We are no longer living in a humane society, and we treat animals better than our fellow human beings. Something has gone terribly wrong in Great Britain! It’s no longer great.

Published in The Peeblesshire News on Friday 16 July 2021.

Australian Trade Deal will Decimate British Farmers and Lower Food Quality in the UK

This week Bosco Santimano founder and executive director of social enterprise You Can Cook, shares his thoughts on the impact on British farming of the newly signed trade deal with Australia.
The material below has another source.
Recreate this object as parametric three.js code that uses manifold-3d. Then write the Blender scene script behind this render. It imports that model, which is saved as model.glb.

 So, a trade deal has been signed with our furthermost neighbour on the other side of the world! Great news for Australia but bad news for British farmers as it seems food standards have been lowered in order to get this trade deal. We have been warned repeatedly by the National Farmers Union that there was a danger to safety standards being compromised in order to get a trade deal no matter what adverse impact it will have on our high standards of farming and consumer food safety laws. What do readers think about this trade deal and will it undermine decades of hard work put in by various legal bodies and farming institutions to raise overall welfare standards of farms, farmers and the consumers? Going by the recent headlines since the deal was announced, it seems we as a nation have compromised our food standards; but by how much? This will be determined in the coming months and years as the small print of the trade deal will be put in practice and by then of course its too late! Our concern as a grass-root organisation is that this new trade deal will be a template for all future deals including with our biggest trading partners, the US of A. If you think Australian welfare standards are low and unacceptable wait until we have a trade deal with the US and other countries around the world that have an appalling record when it comes to animal welfare and food standards.
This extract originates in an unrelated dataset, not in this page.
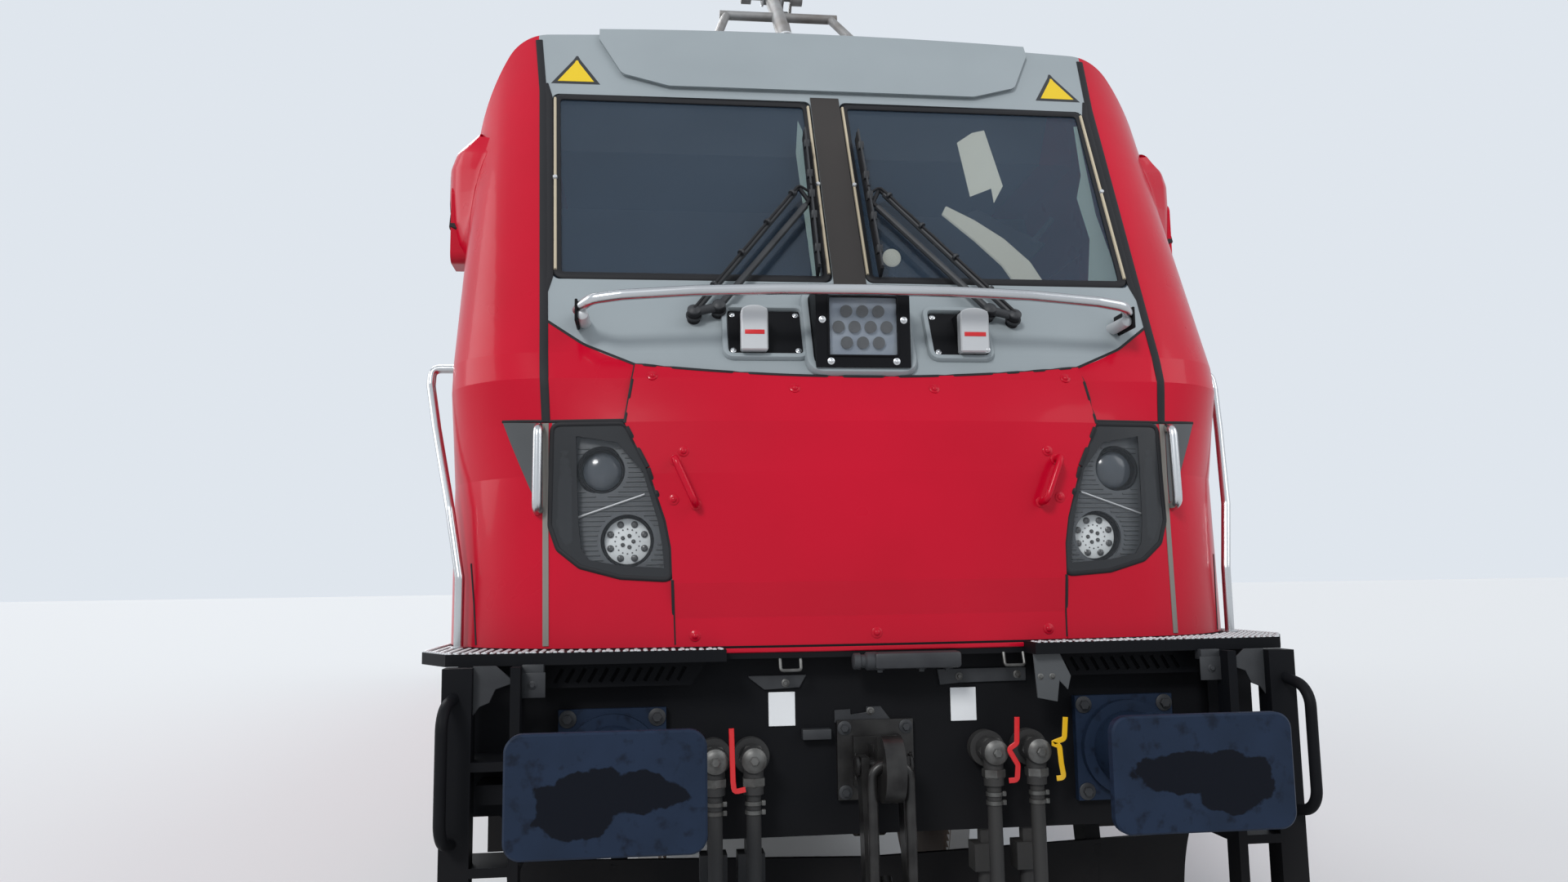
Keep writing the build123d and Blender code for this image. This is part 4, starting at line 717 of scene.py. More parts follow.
# Seams between the panels of the front, as lines of x and height, with width and rise
seamLook = {
    "mask": [(1.107, 2.228), (1.127, 2.580), (1.199, 3.745), (1.234, 4.050)],
    "maskWidth": 0.030, "maskRise": 0.004,
    "side": [(1.135, 2.730), (1.119, 2.800), (1.171, 3.710), (1.192, 3.785)], "sideWidth": 0.026,
    "lower": [(1.096, 1.470), (1.103, 1.880), (1.108, 2.222)], "lowerWidth": 0.022, "lowerRise": 0.004,
    "bib": (0.804, 2.433, 2.388), "shoulder": [(0.804, 2.433), (0.985, 2.512), (1.120, 2.610)],
    "hatchLow": [(0.673, 1.470), (0.679, 1.681)], "hatchHigh": [(0.839, 2.217), (0.804, 2.433)],
    "thinWidth": 0.010, "thinRise": 0.0025,
    "lampTop": [(0.839, 2.228), (1.100, 2.228), (1.262, 2.236)],
    "groove": [(1.348, 1.470), (1.360, 1.610), (1.377, 1.750)],
}


def buildSeams(look):
    black, grey, thin = newMeshes(3)
    addStrip(black, skinLine(cabSkin, look["mask"], 0.04), look["maskWidth"], look["maskRise"])
    addStrip(black, skinLine(maskSkin, look["side"], 0.04), look["sideWidth"], look["maskRise"])
    addStrip(grey, skinLine(cabSkin, look["lower"], 0.04), look["lowerWidth"], look["lowerRise"])
    for label in ("shoulder", "hatchLow", "hatchHigh", "lampTop", "groove"):
        addStrip(thin, skinLine(cabSkin, look[label], 0.03, bend=0.2), look["thinWidth"], look["thinRise"])
    addMirrors(black, grey, thin)
    half, edge, middle = look["bib"]
    shares = [k / 12 - 1 for k in range(25)]
    bib = [(half * share, middle + (edge - middle) * share * share) for share in shares]
    addStrip(thin, skinLine(cabSkin, bib, 0.03), look["thinWidth"], look["thinRise"])
    makePieces([
        ("maskSeams", black, "rubber", "hose_rubber"),
        ("lowerSeams", grey, "sealGrey", "lamp_plastic"),
        ("panelGaps", thin, "rubber", "hose_rubber"),
    ])


buildSeams(seamLook)
print("stage: seams")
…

To give you an example, hormone-fed beef is banned in the UK but legal in Australia along with barren battery cages, sow stalls and hot branding! The UK has signed up to the Paris agreement on climate change, but this trade deal shatters the environmental target and goals that this country has set to reduce carbon emissions. Profit seems to be the sole motive and as usual the big corporations and landowners are likely to benefit from the trade deal while small, local farmers will be out-priced within the UK local market to cheap imported food products coming from far away lands. Trade deals are by nature compromising to the country that stands to benefit the least in terms of real impact on ordinary people. Mark Lynch from Oghma Partners said that nations with larger herds, such as Australia, will still benefit from the economies of scale. “Economics dictates that UK farmers are at a scale disadvantage and already marginal producers, such as upland sheep farmers, will logically inevitably suffer. This begs the question that, after the fishery fiasco will farmers be next in the firing line for losing their livelihood and means to support themselves and their families?
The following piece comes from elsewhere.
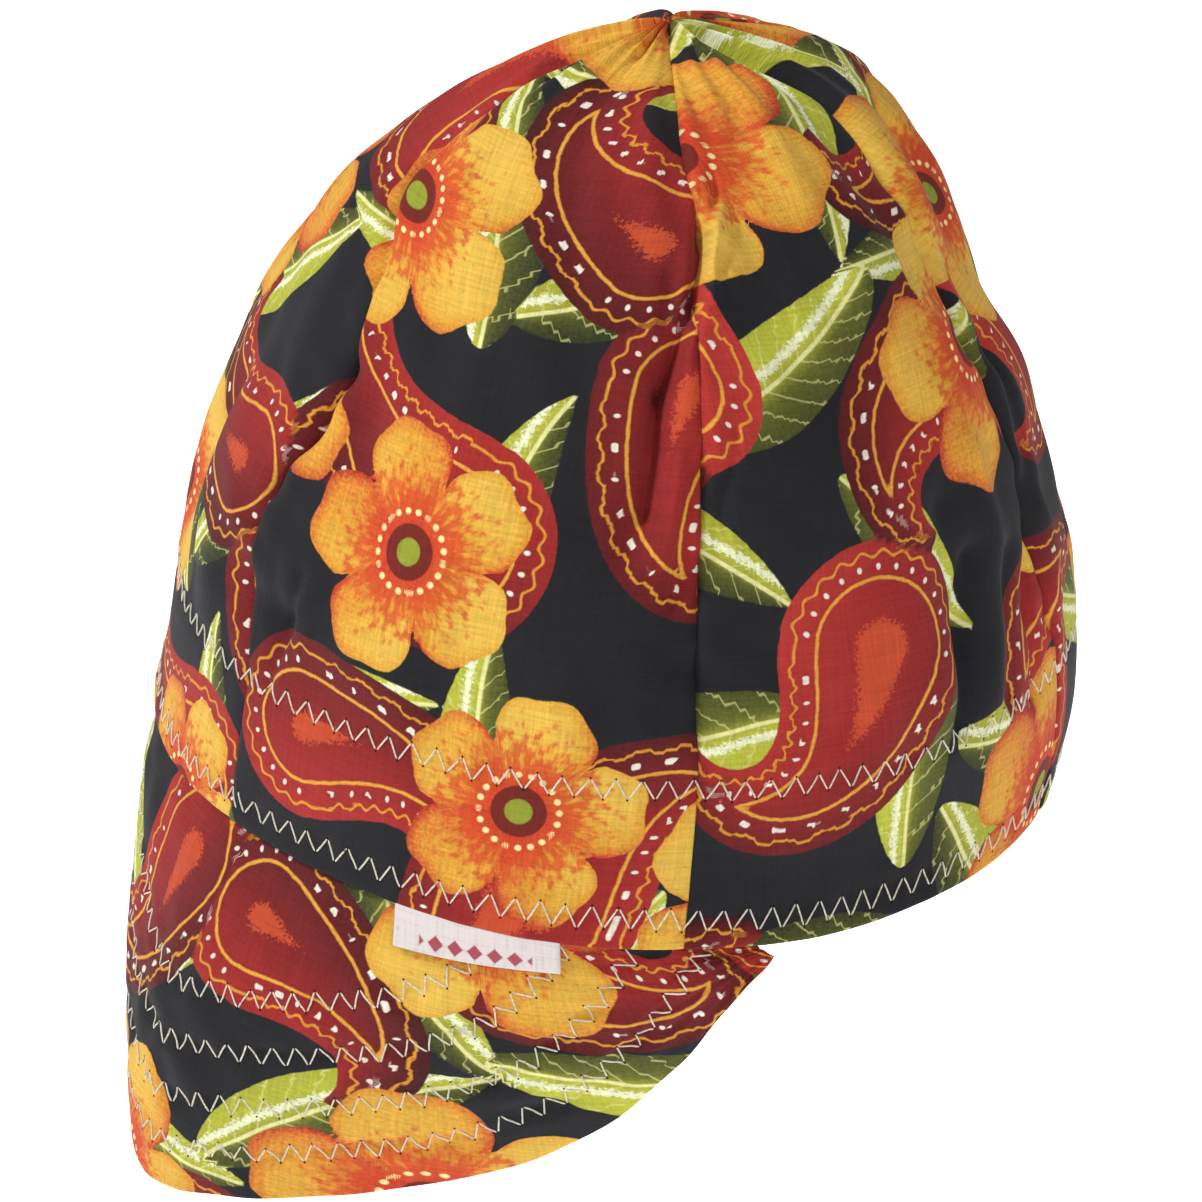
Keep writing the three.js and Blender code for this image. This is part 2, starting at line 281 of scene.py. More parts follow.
def crown_sink(angle, up):
    """How far the cloth lies under the smooth skin: folds and slack above the headband, creases,
    a valley along each seam, and a furrow with puckers along each row of stitches. At a seam the
    cloth on the side of smaller angles dips, and the other stands up over the seam's allowance."""
    height = up * CROWN_HEIGHT
    girth = np.radians((np.asarray(angle) + 180) % 360) * RIM_RADIUS
    free = smoothstep(height, BAND_TOP, BAND_TOP + 16)
    slack = 0.95 * ripple(girth, height, 44, 3) + 0.42 * ripple(girth, height, 17, 4)
    flutes = 0.8 * np.exp(-((height - BAND_TOP - 9) / 13) ** 2) * ripple(girth, height * 0.15, 17, 5)
    seam = seam_distance(angle, up)
    before, after = np.minimum(seam, 0), np.maximum(seam, 0)
    pucker = np.exp(-np.abs(seam) / 8) * ripple(girth * 0.4, height + girth * 0.5, 10, 6)
    dip = np.where(seam < 0, np.exp(before / 1.6), np.exp(-after / 0.45))
    wide_dip = np.where(seam < 0, np.exp(before / 6.5), np.exp(-after / 1.2))
    ridge = (1 - np.exp(-after / 0.45)) * (1 - smoothstep(after, 5, 9))
    valley = (0.45 + 0.25 * free) * dip + 1.3 * free * wide_dip - (0.15 + 0.3 * free) * ridge
    folds = fold_depth(angle, up, [(*ends, width * RIM_RADIUS, depth) for *ends, width, depth in FOLDS])
    sink = free * (folds + slack + 0.8 * pucker) + 1.2 * crease_sink(angle, up) + flutes + valley
    for row, seed in ((LOWER_ROW, 7), (UPPER_ROW, 8)):
        away = np.abs(height - row)
        pull = 1 + 0.6 * ripple(girth, height * 0.3, 7, seed)
        sink = sink + 0.34 * np.exp(-((away / 2.4) ** 2)) * pull
        sink = sink + 0.2 * np.exp(-away / 4) * ripple(girth, height * 0.3, 8, seed + 2)
    return sink


def crown_cloth(angle, up, under=0.0):
    """The cloth's outer face, or a layer that lies a given depth under it."""
    angle, up = np.broadcast_arrays(np.asarray(angle, float), np.asarray(up, float))
    low = np.clip(up, 0.012, 0.985)
    normal = surface_normal(crown_skin, angle, low, 0.5, 0.01)
    return crown_skin(angle, up) - normal * (crown_sink(angle, up) + under)[..., None]


def crown_heights(top_share, step):
    """Height shares a given step of cloth apart, up a panel's middle line."""
    fine = np.linspace(0, top_share, 2000)
    line = crown_skin(np.full_like(fine, 90.0), fine)
    run = np.concatenate(([0], np.cumsum(np.linalg.norm(np.diff(line, axis=0), axis=1))))
    count = int(round(run[-1] / step)) + 1
    lengths = np.linspace(0, run[-1], count)
    return np.interp(lengths, run, fine), lengths


# The bill

def bill_depth(along):
    return BILL_DEPTH * read_table(*BILL_OUTLINE, np.abs(along), level_start=True)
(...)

Many citizens of this country are making an informed choice of sourcing their foods locally in the hope of reducing their carbon footprint wherever they can. This trade deal, pandemic, job losses and dire financial circumstances of many individuals and families will leave no choice for consumers as most will be forced to buy cheap food imports produced in many cases with very low food safety standards.

We are going backwards and as a consequence future generations will be subjected to low nutritious food in their diets, thus having a knock-on effect on their health.

Published in The Peeblesshire News on Friday 2nd July 2021.